- WRITTEN PROBLEM
From the listing that follows, extract every line and set it down unaltered.

- INFORMATION PROVIDED
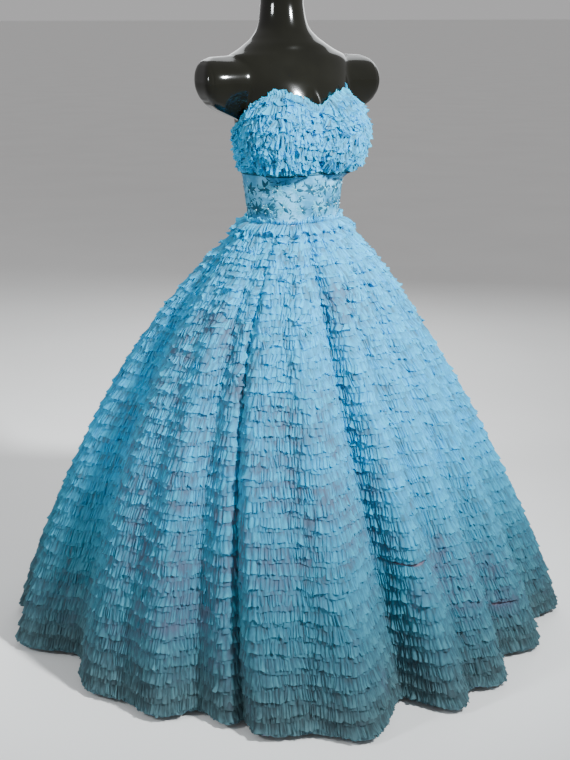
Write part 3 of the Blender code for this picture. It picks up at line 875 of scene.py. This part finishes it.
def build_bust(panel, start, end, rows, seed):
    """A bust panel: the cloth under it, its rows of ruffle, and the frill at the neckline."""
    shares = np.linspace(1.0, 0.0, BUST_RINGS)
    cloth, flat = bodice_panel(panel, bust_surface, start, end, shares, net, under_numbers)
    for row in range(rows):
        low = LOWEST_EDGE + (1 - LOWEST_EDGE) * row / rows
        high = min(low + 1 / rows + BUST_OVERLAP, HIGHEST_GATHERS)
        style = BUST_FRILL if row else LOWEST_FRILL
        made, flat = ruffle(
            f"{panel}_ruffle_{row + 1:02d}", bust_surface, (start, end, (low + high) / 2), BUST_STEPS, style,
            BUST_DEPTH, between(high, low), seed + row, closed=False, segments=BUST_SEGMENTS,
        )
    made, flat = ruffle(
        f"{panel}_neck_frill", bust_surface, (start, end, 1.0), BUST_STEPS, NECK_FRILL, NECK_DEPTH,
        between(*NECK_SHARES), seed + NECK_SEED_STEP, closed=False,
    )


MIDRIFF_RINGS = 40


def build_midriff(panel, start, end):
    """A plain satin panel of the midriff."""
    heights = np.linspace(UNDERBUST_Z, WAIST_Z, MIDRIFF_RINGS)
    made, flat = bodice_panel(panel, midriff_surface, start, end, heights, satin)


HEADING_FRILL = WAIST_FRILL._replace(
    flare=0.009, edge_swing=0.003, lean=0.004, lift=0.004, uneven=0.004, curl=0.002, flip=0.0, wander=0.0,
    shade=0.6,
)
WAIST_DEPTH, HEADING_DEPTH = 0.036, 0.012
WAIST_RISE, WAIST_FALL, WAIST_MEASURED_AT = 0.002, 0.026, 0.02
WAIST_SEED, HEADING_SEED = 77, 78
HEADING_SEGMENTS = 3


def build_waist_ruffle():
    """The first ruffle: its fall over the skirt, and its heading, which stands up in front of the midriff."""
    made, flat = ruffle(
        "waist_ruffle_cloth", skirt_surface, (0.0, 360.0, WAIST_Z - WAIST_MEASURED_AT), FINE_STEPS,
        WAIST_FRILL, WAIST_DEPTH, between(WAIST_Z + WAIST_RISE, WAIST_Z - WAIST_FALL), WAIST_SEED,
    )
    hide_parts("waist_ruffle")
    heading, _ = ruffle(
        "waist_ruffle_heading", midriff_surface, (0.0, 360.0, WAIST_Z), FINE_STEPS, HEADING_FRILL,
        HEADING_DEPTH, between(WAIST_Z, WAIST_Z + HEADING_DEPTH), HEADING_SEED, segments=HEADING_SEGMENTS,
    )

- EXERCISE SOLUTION
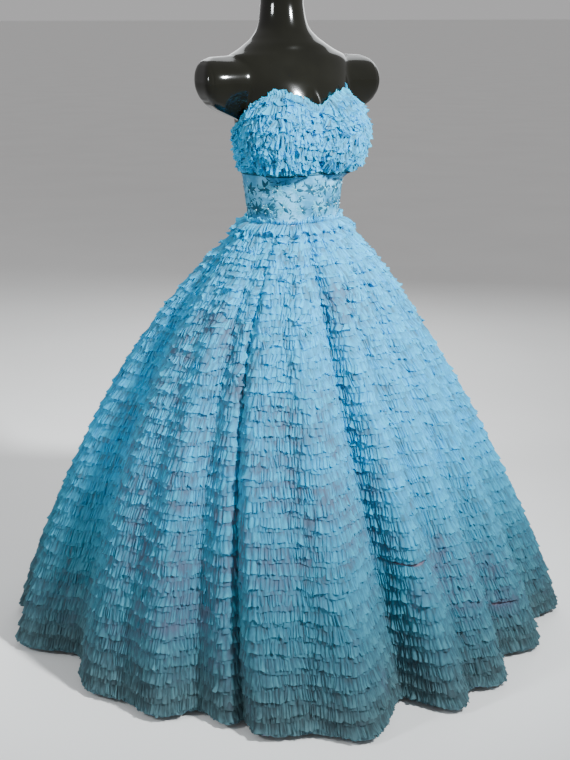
Write part 3 of the Blender code for this picture. It picks up at line 875 of scene.py. This part finishes it.
def build_bust(panel, start, end, rows, seed):
    """A bust panel: the cloth under it, its rows of ruffle, and the frill at the neckline."""
    shares = np.linspace(1.0, 0.0, BUST_RINGS)
    cloth, flat = bodice_panel(panel, bust_surface, start, end, shares, net, under_numbers)
    for row in range(rows):
        low = LOWEST_EDGE + (1 - LOWEST_EDGE) * row / rows
        high = min(low + 1 / rows + BUST_OVERLAP, HIGHEST_GATHERS)
        style = BUST_FRILL if row else LOWEST_FRILL
        made, flat = ruffle(
            f"{panel}_ruffle_{row + 1:02d}", bust_surface, (start, end, (low + high) / 2), BUST_STEPS, style,
            BUST_DEPTH, between(high, low), seed + row, closed=False, segments=BUST_SEGMENTS,
        )
    made, flat = ruffle(
        f"{panel}_neck_frill", bust_surface, (start, end, 1.0), BUST_STEPS, NECK_FRILL, NECK_DEPTH,
        between(*NECK_SHARES), seed + NECK_SEED_STEP, closed=False,
    )


MIDRIFF_RINGS = 40


def build_midriff(panel, start, end):
    """A plain satin panel of the midriff."""
    heights = np.linspace(UNDERBUST_Z, WAIST_Z, MIDRIFF_RINGS)
    made, flat = bodice_panel(panel, midriff_surface, start, end, heights, satin)


HEADING_FRILL = WAIST_FRILL._replace(
    flare=0.009, edge_swing=0.003, lean=0.004, lift=0.004, uneven=0.004, curl=0.002, flip=0.0, wander=0.0,
    shade=0.6,
)
WAIST_DEPTH, HEADING_DEPTH = 0.036, 0.012
WAIST_RISE, WAIST_FALL, WAIST_MEASURED_AT = 0.002, 0.026, 0.02
WAIST_SEED, HEADING_SEED = 77, 78
HEADING_SEGMENTS = 3


def build_waist_ruffle():
    """The first ruffle: its fall over the skirt, and its heading, which stands up in front of the midriff."""
    made, flat = ruffle(
        "waist_ruffle_cloth", skirt_surface, (0.0, 360.0, WAIST_Z - WAIST_MEASURED_AT), FINE_STEPS,
        WAIST_FRILL, WAIST_DEPTH, between(WAIST_Z + WAIST_RISE, WAIST_Z - WAIST_FALL), WAIST_SEED,
    )
    hide_parts("waist_ruffle")
    heading, _ = ruffle(
        "waist_ruffle_heading", midriff_surface, (0.0, 360.0, WAIST_Z), FINE_STEPS, HEADING_FRILL,
        HEADING_DEPTH, between(WAIST_Z, WAIST_Z + HEADING_DEPTH), HEADING_SEED, segments=HEADING_SEGMENTS,
    )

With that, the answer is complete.